Lee seemed to hesitate, but finally denied having anything to do with the murder of the emigrants, as he was three-fourths of a mile away in a hollow at the time.

Correspondent. Did you not say you felt sorry for what was done there—that you would throw the blame where it belonged?

Lee. I am no traitor. I will never betray Brigham Young, as he was not there. Still I do not intend to any that others were not guilty, but Brigham Young sent messengers with dispatches to that place (the meadows) but all was over and it was too late.

This is certainly enough to show that Young had knowledge that the massacre would take place.

Correspondent. Mr. Lee, you know that blood atonement was then and had been taught by Young?

Lee. Yes.

Correspondent. Do you feel justified, Mr. Lee, in covering up this affair at Mountain Meadows, having the knowledge of it that you have, and still hiding it from the world?

To this question Lee seemed to have objections, but in a low tone said, “he would never stretch hemp.”

Correspondent. You say, Mr. Lee, that you do believe in the Book of Mormon, which is strong against polygamy and blood atonement?

Lee. I do.

Correspondent. Well, in that book we are informed that the lord forgave certain of the people of their murders when they repented seriously, and finally, after offering their lives were forgiven, but died for the testimony of Jesus. Do you not feel that it would be better to do this and make an clean breast of it than to suffer hereafter the stigma attached to your character?

Lee. I dislike a traitor. Joseph Smith, Sr, used to say a traitor is worthy of death.

Correspondent. But those people at Mountain Meadows were innocent, both men, women and children being like you claim to be.
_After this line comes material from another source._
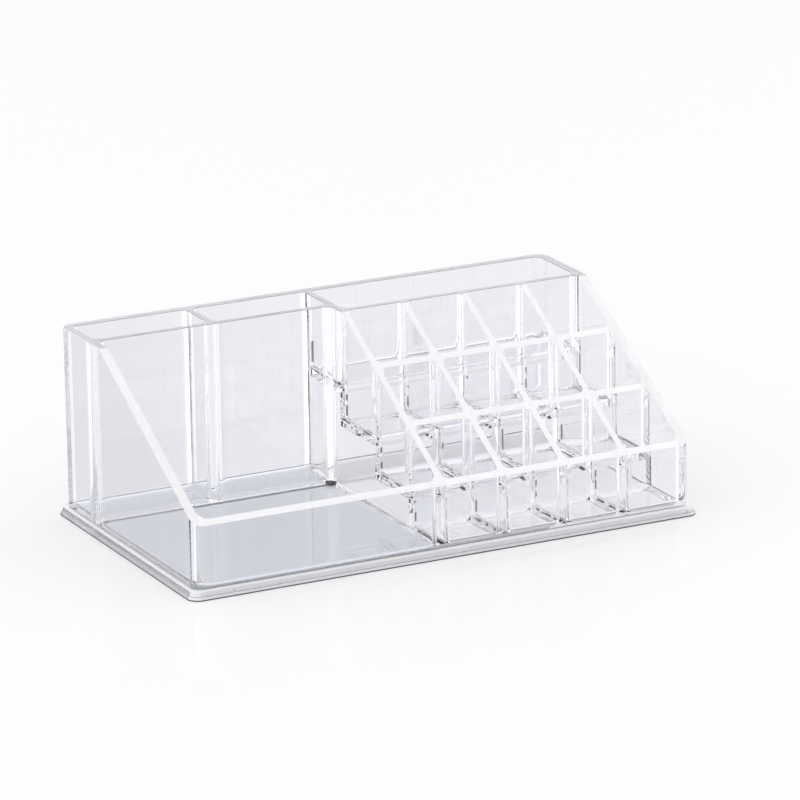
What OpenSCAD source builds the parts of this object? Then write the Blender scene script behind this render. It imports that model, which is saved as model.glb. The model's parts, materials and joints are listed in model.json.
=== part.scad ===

No law had condemned them as guilty, and all men, in a certain degree, are innocent in the eyes of the law until proved otherwise.

This is hardly so, I think, in their case at least, as the Territory was under martial law at that time.

The old story of their (the emigrants) poisoning springs, uttering oaths, and so on, was repeated. This is how lies were manufactured in former times and sworn to by Indians. Lee was courteous, and by this time had become quite familiar, and it is my belief that if he were to plead his own case he would convict himself. This he would do and make a clean breast of it if a proper course could be pursued. He has very little money at his own command, and were it not fro the means in the hands of others, who employ attorneys at their own expense, or for the sake (of notoriety, we would quickly be rid of the most guilty, ungodly, professed prophets, pseudo apostles false teachers and sacrilegious priestly perjurers that ever escaped the guillotine or the gallows. All the efforts ever made by the firmness, determination, untiring industry and zeal for the preservation of the honor and rights of the law of such Judges as his Honor J. S. Boreman, with his associates in the Second District of the courts of Utah. There is little use in jeopardizing the lives of such worthy men as Marshal Stokes in the dangerous undertaking of capturing such men as Lee whilst the power and money are in the hands of the guilty, the law itself being weakened by a priestly hierarchy, for the defense of which perjury and conspiracy against the General Government are considered no crime. Even the press, in some instances, is not free from bribery, and where our world is misplaced or published to the world by an honest Gentile, a thousand are used to fame his character by the Urim and Thummim of a sacerdotal priesthood, composed of alieos, bigamists, polygamists and despisers of Government, who would in some countries long ago have been condemned to felons’ cells or the traitor’s ong home.